Le rôle d’Eve est dévolu à la soprano chinoise Jiayu Jin. Elle y confirme avec brio les qualités que nous avions notées quelques semaine plus tôt, lorsque nous l’avions entendue en concert à Innsbruck (voir notre compte-rendu). Son expressivité, tant vocale que corporelle, retrace minutieusement les hésitations d’Eve qui balance entre crainte et désir (Se non fosse), ses naïves interrogations à Lucifer avant de céder à la tentation. Elle nous expose sa coquetterie dans un charmant S’io mio specchio, porté par son timbre cristallin. Son dernier air, soutenu d’un magnifique accompagnement de théorbe (on se souvient qu’il s’agissait de l’instrument de prédilection de Conti) constitue un des sommets de cette partition (et de cette représentation !).
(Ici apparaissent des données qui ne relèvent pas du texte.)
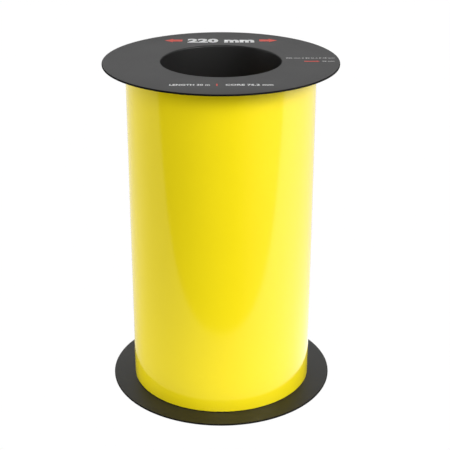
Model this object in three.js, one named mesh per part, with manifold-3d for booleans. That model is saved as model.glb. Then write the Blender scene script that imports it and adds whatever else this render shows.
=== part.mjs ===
// A roll of sign vinyl: yellow self-adhesive film on a release liner, wound on a paperboard core
// between two moulded flanges whose hubs plug into the core's ends.
// Millimetres, +Z up. The origin is the centre of the lower flange's resting face, and the roll's
// axis is +Z. The web's free end is held down at the back, on the +Y side.

import * as THREE from "three";
import { mergeVertices } from "three/addons/utils/BufferGeometryUtils.js";
import Module from "manifold-3d";

const wasm = await Module();
wasm.setup();

// Driving dimensions
const WEB_WIDTH = 220;
const FLANGE_DIAMETER = 151;
const FLANGE_THICKNESS = 1.2;
const BORE_DIAMETER = 76.7; // slides over a 3 inch spindle
const ROLL_DIAMETER = 122.1;

// Core and hubs
const CORE_WALL = 3.2;
const CORE_CLEARANCE = 0.65; // the core stands this much past the web at each end
const SEAT_GAP = 0.15; // between the core's end and the flange
const HUB_WALL = 1.6;
const HUB_LENGTH = 25;
const HUB_LEAD_IN = 0.8;
const RIB_COUNT = 12;
const RIB_HEIGHT = 0.35;
const RIB_WIDTH = 1.5;
const RIB_FIT_GAP = 0.2;
const RIB_START = 2; // from the flange's inner face
const RIB_END = 20;
const RIB_TAPER = 4;
const RIB_ROOT = 0.8; // how far a rib's foot is sunk into the hub wall
const EDGE_ROUND = 0.4;
const LIP_ROUND = 1;

// Web: a printable film, its adhesive and a release liner, 0.185 mm in all
const FILM_THICKNESS = 0.1;
const LINER_THICKNESS = 0.08;
const LAYER_GAP = 0.02;
const TAPE_THICKNESS = 0.1;
const TAPE_GAP = 0.1;

// Angles from +X towards +Y, in degrees. The web is wound so that it ends going that way round.
const FREE_END_ANGLE = 120;
const FLAP_SPAN = 60; // the stretch that lifts
const FREE_END_GAP = 0.5;
const CORE_TAPE_SPAN = 33;
const HOLD_TAPE_SPAN = 38;
const HOLD_TAPE_HEIGHT = 25;

const TURN_SEGMENTS = 96;
const ROUND_STEPS = 3; // per quarter round

// Derived sizes
const boreRadius = BORE_DIAMETER / 2;
const hubRadius = boreRadius + HUB_WALL;
const coreInnerRadius = hubRadius + RIB_HEIGHT + RIB_FIT_GAP;
const coreOuterRadius = coreInnerRadius + CORE_WALL;
const coreTapeRadius = coreOuterRadius + TAPE_GAP;
const webInnerRadius = coreTapeRadius + TAPE_THICKNESS + TAPE_GAP;
const filmOuterRadius = ROLL_DIAMETER / 2;
const filmInnerRadius = filmOuterRadius - FILM_THICKNESS;
const linerOuterRadius = filmInnerRadius - LAYER_GAP;
const linerInnerRadius = linerOuterRadius - LINER_THICKNESS;
const packRadius = linerInnerRadius - LAYER_GAP;
const holdTapeRadius = filmOuterRadius + TAPE_GAP;

const coreLength = WEB_WIDTH + 2 * CORE_CLEARANCE;
const coreBottom = FLANGE_THICKNESS + SEAT_GAP;
const webBottom = coreBottom + CORE_CLEARANCE;
const totalHeight = 2 * (FLANGE_THICKNESS + SEAT_GAP) + coreLength;
const middle = totalHeight / 2;

const material = (color, roughness) => new THREE.MeshStandardMaterial({ color, roughness, metalness: 0 });
const blackPlastic = material(0x242424, 0.45);
const yellowVinyl = material(0xffe81a, 0.12);
const linerPaper = material(0xf1efe6, 0.55);
const paperboard = material(0xa98b67, 0.85);
const clearTape = material(0xe9e4d2, 0.3);
const whiteTape = material(0xf4f4f0, 0.6);

function named(name, geometry, finish) {
  const mesh = new THREE.Mesh(geometry, finish);
  mesh.name = name;
  return mesh;
}

// A closed profile of [radius, height] points, anticlockwise, turned about Z.
function turned(profile) {
  const points = [...profile, profile[0]].map(([radius, height]) => new THREE.Vector2(radius, height));
  return new THREE.LatheGeometry(points, TURN_SEGMENTS).rotateX(Math.PI / 2);
}

function ring(innerRadius, outerRadius, bottom, height) {
  const top = bottom + height;
  return turned([
    [innerRadius, bottom],
    [outerRadius, bottom],
    [outerRadius, top],
    [innerRadius, top],
  ]);
}

// A strip of a ring between two angles, with its ends cut square.
function curvedStrip(innerRadius, thickness, startDegrees, spanDegrees, bottom, height) {
  const start = THREE.MathUtils.degToRad(startDegrees);
  const span = THREE.MathUtils.degToRad(spanDegrees);
  const steps = Math.ceil((spanDegrees / 360) * TURN_SEGMENTS);
  const arc = (radius) =>
    Array.from({ length: steps + 1 }, (_, i) => {
      const angle = start + (span * i) / steps;
      return new THREE.Vector2(radius * Math.cos(angle), radius * Math.sin(angle));
    });
  const outline = [...arc(innerRadius + thickness), ...arc(innerRadius).reverse()];
  return new THREE.ExtrudeGeometry(new THREE.Shape(outline), {
    depth: height,
    bevelEnabled: false,
  }).translate(0, 0, bottom);
}

// Points of a quarter round about a centre, from one angle to another.
function quarterRound(centreRadius, centreHeight, round, fromDegrees, toDegrees) {
  return Array.from({ length: ROUND_STEPS + 1 }, (_, i) => {
    const angle = THREE.MathUtils.degToRad(fromDegrees + ((toDegrees - fromDegrees) * i) / ROUND_STEPS);
    return [centreRadius + round * Math.cos(angle), centreHeight + round * Math.sin(angle)];
  });
}

function toSolid(geometry) {
  const bare = geometry.clone();
  bare.deleteAttribute("normal");
  bare.deleteAttribute("uv");
  const merged = mergeVertices(bare, 1e-3);
  return new wasm.Manifold(
    new wasm.Mesh({
      numProp: 3,
      vertProperties: new Float32Array(merged.getAttribute("position").array),
      triVerts: new Uint32Array(merged.index.array),
    }),
  );
}

function toGeometry(solid) {
  const mesh = solid.getMesh();
  return new THREE.BufferGeometry()
    .setAttribute("position", new THREE.BufferAttribute(mesh.vertProperties, 3))
    .setIndex(new THREE.BufferAttribute(mesh.triVerts, 1));
}

// One crush rib, which grips the core's bore and tapers to nothing where it enters first.
function crushRib(turnDegrees) {
  const foot = hubRadius - RIB_ROOT;
  const crest = hubRadius + RIB_HEIGHT;
  const side = new THREE.Shape([
    new THREE.Vector2(foot, -RIB_END),
    new THREE.Vector2(hubRadius, -RIB_END),
    new THREE.Vector2(crest, -RIB_END + RIB_TAPER),
    new THREE.Vector2(crest, -RIB_START),
    new THREE.Vector2(foot, -RIB_START),
  ]);
  return new THREE.ExtrudeGeometry(side, { depth: RIB_WIDTH, bevelEnabled: false })
    .translate(0, 0, -RIB_WIDTH / 2)
    .rotateX(Math.PI / 2)
    .rotateZ(THREE.MathUtils.degToRad(turnDegrees));
}

// A flange as it sits on the core's upper end: its inner face at height 0 and its hub pointing down.
function flangeGeometry() {
  const rim = FLANGE_DIAMETER / 2;
  const hubEnd = -HUB_LENGTH;
  const body = turned([
    [boreRadius, hubEnd],
    [hubRadius - HUB_LEAD_IN, hubEnd],
    [hubRadius, hubEnd + HUB_LEAD_IN],
    [hubRadius, 0],
    ...quarterRound(rim - EDGE_ROUND, EDGE_ROUND, EDGE_ROUND, -90, 0),
    ...quarterRound(rim - EDGE_ROUND, FLANGE_THICKNESS - EDGE_ROUND, EDGE_ROUND, 0, 90),
    ...quarterRound(boreRadius + LIP_ROUND, FLANGE_THICKNESS - LIP_ROUND, LIP_ROUND, 90, 180),
  ]);
  const ribs = Array.from({ length: RIB_COUNT }, (_, i) => toSolid(crushRib((360 * i) / RIB_COUNT)));
  return toGeometry(ribs.reduce((solid, rib) => solid.add(rib), toSolid(body)));
}

function makeSpool() {
  const spool = new THREE.Group();
  spool.add(
    named("core_tube", ring(coreInnerRadius, coreOuterRadius, coreBottom, coreLength), paperboard),
    named(
      "core_tape",
      curvedStrip(coreTapeRadius, TAPE_THICKNESS, FREE_END_ANGLE, CORE_TAPE_SPAN, webBottom, WEB_WIDTH),
      whiteTape,
    ),
  );
  const upper = named("upper_flange", flangeGeometry(), blackPlastic);
  upper.position.z = totalHeight - FLANGE_THICKNESS;
  const lower = named("lower_flange", flangeGeometry(), blackPlastic);
  lower.rotation.x = Math.PI;
  lower.position.z = FLANGE_THICKNESS;
  spool.add(upper, lower);
  return spool;
}

// The web's two layers over a stretch of the last turn.
function webLayers(prefix, startDegrees, spanDegrees) {
  const layer = (radius, thickness) =>
    curvedStrip(radius, thickness, startDegrees, spanDegrees, webBottom, WEB_WIDTH);
  return [
    named(prefix + "_film", layer(filmInnerRadius, FILM_THICKNESS), yellowVinyl),
    named(prefix + "_liner", layer(linerInnerRadius, LINER_THICKNESS), linerPaper),
  ];
}

function makeWeb() {
  const web = new THREE.Group();
  const gap = THREE.MathUtils.radToDeg(FREE_END_GAP / filmOuterRadius);
  const flapStart = FREE_END_ANGLE - FLAP_SPAN;
  web.add(
    named("wound_web", ring(webInnerRadius, packRadius, webBottom, WEB_WIDTH), yellowVinyl),
    ...webLayers("last_turn", FREE_END_ANGLE + gap, 360 - FLAP_SPAN - 2 * gap),
    ...webLayers("web_end", flapStart, FLAP_SPAN),
    named(
      "hold_down_tape",
      curvedStrip(
        holdTapeRadius,
        TAPE_THICKNESS,
        FREE_END_ANGLE - HOLD_TAPE_SPAN / 2,
        HOLD_TAPE_SPAN,
        middle - HOLD_TAPE_HEIGHT / 2,
        HOLD_TAPE_HEIGHT,
      ),
      clearTape,
    ),
  );
  return web;
}

const roll = new THREE.Group();
roll.add(makeSpool(), makeWeb());

export default roll;
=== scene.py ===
import math
import random

import bpy
from mathutils import Euler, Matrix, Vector


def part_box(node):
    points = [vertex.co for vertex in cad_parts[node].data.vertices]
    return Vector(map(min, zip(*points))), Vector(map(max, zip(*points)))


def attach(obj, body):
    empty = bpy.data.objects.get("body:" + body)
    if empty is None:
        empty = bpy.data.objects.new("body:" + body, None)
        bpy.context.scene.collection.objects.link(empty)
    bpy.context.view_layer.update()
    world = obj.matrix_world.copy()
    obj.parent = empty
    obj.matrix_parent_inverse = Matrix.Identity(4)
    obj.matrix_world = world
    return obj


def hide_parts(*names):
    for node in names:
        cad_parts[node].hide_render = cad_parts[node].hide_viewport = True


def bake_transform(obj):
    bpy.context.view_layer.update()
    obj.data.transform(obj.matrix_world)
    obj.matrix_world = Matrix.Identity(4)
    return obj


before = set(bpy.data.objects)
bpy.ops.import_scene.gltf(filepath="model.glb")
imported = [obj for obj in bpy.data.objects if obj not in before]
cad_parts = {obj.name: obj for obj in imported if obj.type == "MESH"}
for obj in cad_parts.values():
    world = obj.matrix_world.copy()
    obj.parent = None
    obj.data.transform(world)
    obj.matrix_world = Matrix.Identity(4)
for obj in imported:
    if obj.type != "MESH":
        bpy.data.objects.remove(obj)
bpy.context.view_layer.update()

# A roll of sign vinyl between two flanges, in metres, +Z up, standing on the lower flange.
# The free end of the web is at the back, on the +Y side, and the print is read from the front, -Y.

MM = 0.001
DEGREE = math.pi / 180
FULL_TURN = 360 * DEGREE

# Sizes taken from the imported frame
flange_low, flange_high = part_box("upper_flange")
core_low, core_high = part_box("core_tube")
web_low, web_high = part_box("wound_web")
_, film_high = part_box("last_turn_film")
tape_low, tape_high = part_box("hold_down_tape")

TOTAL_HEIGHT = flange_high.z
FLANGE_RADIUS = flange_high.x
FLANGE_LENGTH = flange_high.z - flange_low.z  # disc and hub together
ROLL_RADIUS = film_high.x
MIDDLE = TOTAL_HEIGHT / 2
EDGE_OVERREACH = 0.35 * MM  # the edges of a few turns reach past the others
WEB_BOTTOM = web_low.z - EDGE_OVERREACH
WEB_TOP = web_high.z + EDGE_OVERREACH

# Sizes of the flange moulding
BORE_RADIUS = 38.35 * MM
HUB_RADIUS = 39.95 * MM
DISC_THICKNESS = 1.2 * MM
EDGE_ROUND = 0.4 * MM
LIP_ROUND = 1 * MM
HUB_FILLET = 0.4 * MM
HUB_LEAD_IN = 0.8 * MM
HUB_END_ROUND = 0.35 * MM
DISC_RING = HUB_RADIUS + 12 * MM  # a ring of points that parts the wide faces of the disc
BORE_RING = 8 * MM  # one down the bore's wall, from the inner face
FILLET_RING = 0.6 * MM  # and one just past the fillet
RIB_COUNT = 12
RIB_PITCH = FULL_TURN / RIB_COUNT
RIB_HEIGHT = 0.35 * MM
RIB_HALF_WIDTH = 0.75 * MM
RIB_CROWN = 0.75  # the share of its half width where a rib has its full height
RIB_START = 2 * MM  # from the flange's inner face
RIB_MIDDLE = 8 * MM
RIB_END = 20 * MM
RIB_TAPER = 4 * MM
RIB_STEP = 0.01 * MM  # the length in which a rib's square end falls to the hub's wall

# Sizes of the core and the web
CORE_INNER = 40.5 * MM
CORE_OUTER = core_high.x
CORE_PLIES = 8
PLY_RECESS = (0.02, 0.14)  # how far short of the core's end the plies are cut, in millimetres
WEB_INNER = 44 * MM
FILM_THICKNESS = 0.1 * MM
LINER_THICKNESS = 0.075 * MM
BOND_LINE = 0.01 * MM
WEB_THICKNESS = FILM_THICKNESS + BOND_LINE + LINER_THICKNESS
TAPE_THICKNESS = 0.06 * MM
TAPE_GAP = 0.02 * MM
CORE_TAPE_THICKNESS = 0.1 * MM
CORE_TAPE_REACH = 0.2 * MM  # from the core to the tape's outer face
CORE_TAPE_SPAN = 33 * DEGREE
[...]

A l’origine de la redécouverte de cette partition, Alice Lackner assure également le rôle de l’Ange dans cette production. Les interventions de la soprano sont peu nombreuses mais très ornées. Son premier air décrit le Paradis terrestre, dans un accompagnement où théorbe, psaltérion et violon composent un univers sonore enchanteur. L’air de la fin de la première partie, avant le chœur, déplore le sort de l’humanité après le péché originel dans de redoutables ornements (Misera Umanità). Un seul air lui est distribué dans la seconde partie (Ella ognor), lui aussi savamment orné. Toujours dans cette seconde partie, elle forme avec Adam et Eve le joli trio Ecco stemprato/ Mira disciolto.

Dorothee Oberlinger et l’Ensemble 1700 © Festival Alte Musik Knechtsteden

A la tête de son orchestre Ensemble 1700, Dorothee Oberlinger s’emploie à mettre en relief les raffinements de la partition, tout particulièrement les brillantes parties solistes, dans lesquelles se distinguent par leur virtuosité le premier violon Evgeny Sviridov, le sacqueboutier Alexander Brungert, le théorbiste Michael Ducker et la joueuse de psaltérion Elisabeth Seit. Cette instrumentation colorée offre également un bon aperçu de la richesse de la composition viennoise de cette époque, dont la densité n’a rien à envier à la richesse des motets appréciés à Versailles à la même époque. Assurément une bien belle découverte que cet oratorio oublié, qui a également donné lieu à un enregistrement à sortir dans les prochains mois.